** BEGIN DATASET EXTRACT **

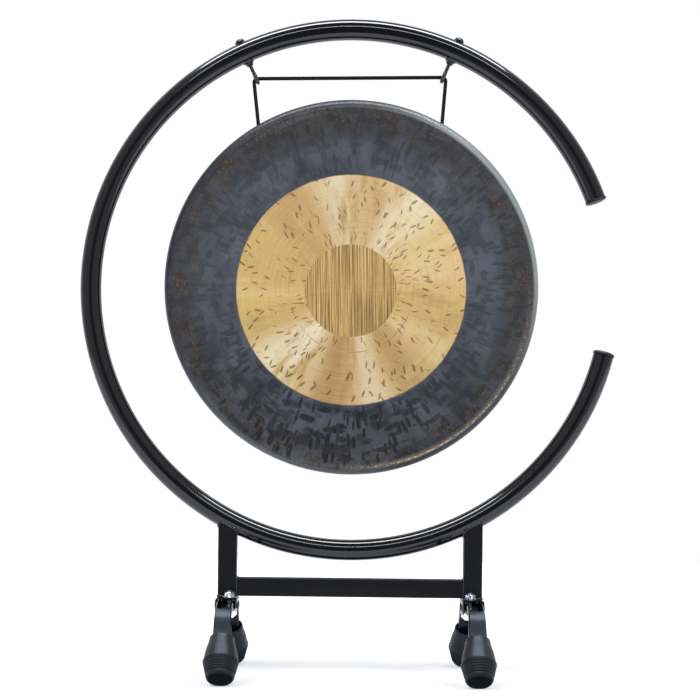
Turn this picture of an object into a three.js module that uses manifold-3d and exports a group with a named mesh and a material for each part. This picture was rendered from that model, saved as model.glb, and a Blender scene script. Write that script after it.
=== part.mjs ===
// Gong stand: an open tube hoop on two posts, four folding legs with rubber feet, and its gong.
// Millimetres, +Z up. +X is to the right and +Y away from someone who faces the gong.
// The origin lies on the floor, straight below the centre of the hoop.
import * as THREE from "three";
import { mergeVertices } from "three/addons/utils/BufferGeometryUtils.js";
import Module from "manifold-3d";

const wasm = await Module();
wasm.setup();

const radians = THREE.MathUtils.degToRad;
const { sin, cos, tan, hypot, PI } = Math;

// Fits
const clearance = 0.3;
const overrun = 5;

// Gong
const gongSize = 508;
const gongSheet = 2.2;
const gongDome = 6;
const gongShoulder = 13;
const gongRimDepth = 38;
const gongRimDraw = 3;
const gongHoleDepth = 14;
const gongHoleAngle = radians(29.47);
const gongHole = 6.4;
const gongLift = 2.83;
const gongSegments = 56;

// Hoop
const hoopMargin = 98.5;
const hoopTube = 28;
const hoopWall = 2;
const hoopGap = 24;
const hoopTurn = radians(1.15);
const mouthTop = radians(19.85);
const mouthBottom = radians(-15.15);
const hoopSides = 14;
const hoopSteps = 60;
const boreSides = 8;

// End caps of the hoop
const capFlange = 29.5;
const capRim = 2;
const capDome = 3.4;
const capSpigot = 14;
const capFit = 0.2;

// Posts and crossbar
const postSpacing = 330.8;
const postShift = 2.5;
const postSize = 25;
const postWall = 1.5;
const postCorner = 2.5;
const postFoot = 106;
const crossbarLift = 1;

// Foot brackets
const bracketEnd = 8;
const bracketInside = 24;
const bracketSheet = 2.5;
const bracketDrop = 20;
const bracketBend = 4.5;
const bracketCorner = 8;

// Stop screws of the legs, with their lock nuts
const screwSize = 6.8;
const screwDrop = 12.5;
const screwTail = 2;
const nutFlats = 13;
const nutHeight = 5.4;
const nutFlange = 17;
const nutFlangeHeight = 1.6;
const screwReach = 25;
const screwInboard = 4.6;

// Leg pivots
const pivotReach = 16;
const pivotDrop = 11.8;
const pinSize = 7;
const pinHead = 11;
const pinHeadHeight = 1.3;

// Legs
const legSheet = 2;
const legEdge = 1.6;
const legSideGap = 1.6;
const legMouthWidth = 24.4;
const legRake = radians(37);
const legReach = 106.7;
const legWebOffset = 7.4;
const legBackOffset = 6;
const legInsert = 30;
const legShoulder = 25;
const legArmpit = 18;
const legWebDrop = 9;
const legWebSlant = radians(11);
const legRearRise = 15;
const legRearSlant = radians(43);

// Rubber feet
const footLength = 62.6;
const footMouthWall = 1.4;
const footLip = 1.2;
const footFlare = 41;
const footFlareAt = 20.5;
const footBelly = 46;
const footBellyAt = 38;
const footSole = 32;
const footSoleRound = 3.5;
const footSegments = 16;
const grooveCount = 5;
const grooveStart = 40;
const groovePitch = 3.9;
const grooveWidth = 1.8;
const grooveDepth = 0.9;
const floorFlat = 1;

// Eye bolts
const eyeAngle = radians(23.85);
const eyeStock = 5.2;
const eyeOuter = 19.2;
const eyeDrop = 33.3;
const saddleWidth = 17.6;
const saddleHeight = 6;
const saddleNeck = 9;
const capNutWidth = 13.5;
const capNutHeight = 5.6;
const capNutBrim = 1.6;

// Cord
const cordSize = 5;
const knotSize = 13;
const knotGap = 0.9;

const finish = {
  gloss: { color: 0x0c0c0e, roughness: 0.18, metalness: 0.1 },
  satin: { color: 0x1b1b1d, roughness: 0.45, metalness: 0.1 },
  pressed: { color: 0x303236, roughness: 0.4, metalness: 0.2 },
  plastic: { color: 0x101012, roughness: 0.5, metalness: 0 },
  rubber: { color: 0x3a3e43, roughness: 0.75, metalness: 0 },
  zinc: { color: 0xc9ccd2, roughness: 0.3, metalness: 1 },
  cord: { color: 0x111113, roughness: 0.9, metalness: 0 },
  bronze: { color: 0xb8924e, roughness: 0.4, metalness: 1 },
};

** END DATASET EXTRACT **

Repeat the material above in full, quoting it exactly.

**RESULT OF THIS EXERCISE:**
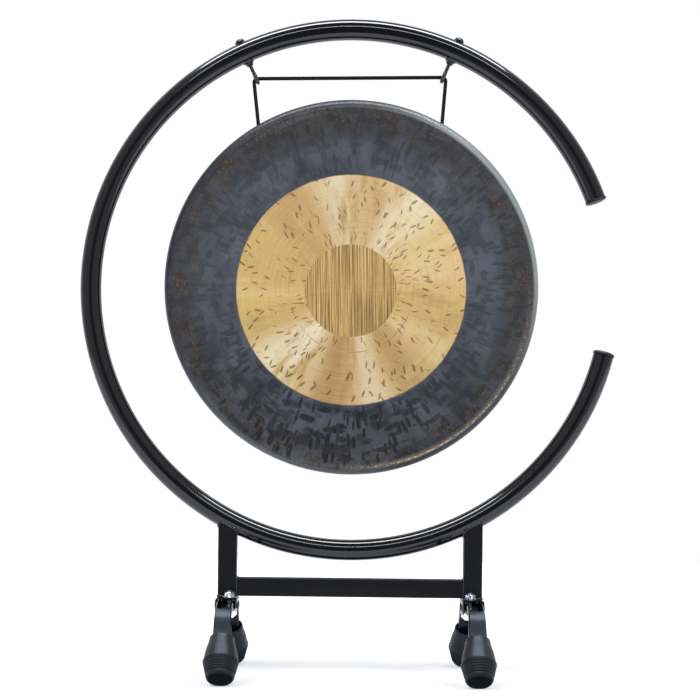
Turn this picture of an object into a three.js module that uses manifold-3d and exports a group with a named mesh and a material for each part. This picture was rendered from that model, saved as model.glb, and a Blender scene script. Write that script after it.
=== part.mjs ===
// Gong stand: an open tube hoop on two posts, four folding legs with rubber feet, and its gong.
// Millimetres, +Z up. +X is to the right and +Y away from someone who faces the gong.
// The origin lies on the floor, straight below the centre of the hoop.
import * as THREE from "three";
import { mergeVertices } from "three/addons/utils/BufferGeometryUtils.js";
import Module from "manifold-3d";

const wasm = await Module();
wasm.setup();

const radians = THREE.MathUtils.degToRad;
const { sin, cos, tan, hypot, PI } = Math;

// Fits
const clearance = 0.3;
const overrun = 5;

// Gong
const gongSize = 508;
const gongSheet = 2.2;
const gongDome = 6;
const gongShoulder = 13;
const gongRimDepth = 38;
const gongRimDraw = 3;
const gongHoleDepth = 14;
const gongHoleAngle = radians(29.47);
const gongHole = 6.4;
const gongLift = 2.83;
const gongSegments = 56;

// Hoop
const hoopMargin = 98.5;
const hoopTube = 28;
const hoopWall = 2;
const hoopGap = 24;
const hoopTurn = radians(1.15);
const mouthTop = radians(19.85);
const mouthBottom = radians(-15.15);
const hoopSides = 14;
const hoopSteps = 60;
const boreSides = 8;

// End caps of the hoop
const capFlange = 29.5;
const capRim = 2;
const capDome = 3.4;
const capSpigot = 14;
const capFit = 0.2;

// Posts and crossbar
const postSpacing = 330.8;
const postShift = 2.5;
const postSize = 25;
const postWall = 1.5;
const postCorner = 2.5;
const postFoot = 106;
const crossbarLift = 1;

// Foot brackets
const bracketEnd = 8;
const bracketInside = 24;
const bracketSheet = 2.5;
const bracketDrop = 20;
const bracketBend = 4.5;
const bracketCorner = 8;

// Stop screws of the legs, with their lock nuts
const screwSize = 6.8;
const screwDrop = 12.5;
const screwTail = 2;
const nutFlats = 13;
const nutHeight = 5.4;
const nutFlange = 17;
const nutFlangeHeight = 1.6;
const screwReach = 25;
const screwInboard = 4.6;

// Leg pivots
const pivotReach = 16;
const pivotDrop = 11.8;
const pinSize = 7;
const pinHead = 11;
const pinHeadHeight = 1.3;

// Legs
const legSheet = 2;
const legEdge = 1.6;
const legSideGap = 1.6;
const legMouthWidth = 24.4;
const legRake = radians(37);
const legReach = 106.7;
const legWebOffset = 7.4;
const legBackOffset = 6;
const legInsert = 30;
const legShoulder = 25;
const legArmpit = 18;
const legWebDrop = 9;
const legWebSlant = radians(11);
const legRearRise = 15;
const legRearSlant = radians(43);

// Rubber feet
const footLength = 62.6;
const footMouthWall = 1.4;
const footLip = 1.2;
const footFlare = 41;
const footFlareAt = 20.5;
const footBelly = 46;
const footBellyAt = 38;
const footSole = 32;
const footSoleRound = 3.5;
const footSegments = 16;
const grooveCount = 5;
const grooveStart = 40;
const groovePitch = 3.9;
const grooveWidth = 1.8;
const grooveDepth = 0.9;
const floorFlat = 1;

// Eye bolts
const eyeAngle = radians(23.85);
const eyeStock = 5.2;
const eyeOuter = 19.2;
const eyeDrop = 33.3;
const saddleWidth = 17.6;
const saddleHeight = 6;
const saddleNeck = 9;
const capNutWidth = 13.5;
const capNutHeight = 5.6;
const capNutBrim = 1.6;

// Cord
const cordSize = 5;
const knotSize = 13;
const knotGap = 0.9;

const finish = {
  gloss: { color: 0x0c0c0e, roughness: 0.18, metalness: 0.1 },
  satin: { color: 0x1b1b1d, roughness: 0.45, metalness: 0.1 },
  pressed: { color: 0x303236, roughness: 0.4, metalness: 0.2 },
  plastic: { color: 0x101012, roughness: 0.5, metalness: 0 },
  rubber: { color: 0x3a3e43, roughness: 0.75, metalness: 0 },
  zinc: { color: 0xc9ccd2, roughness: 0.3, metalness: 1 },
  cord: { color: 0x111113, roughness: 0.9, metalness: 0 },
  bronze: { color: 0xb8924e, roughness: 0.4, metalness: 1 },
};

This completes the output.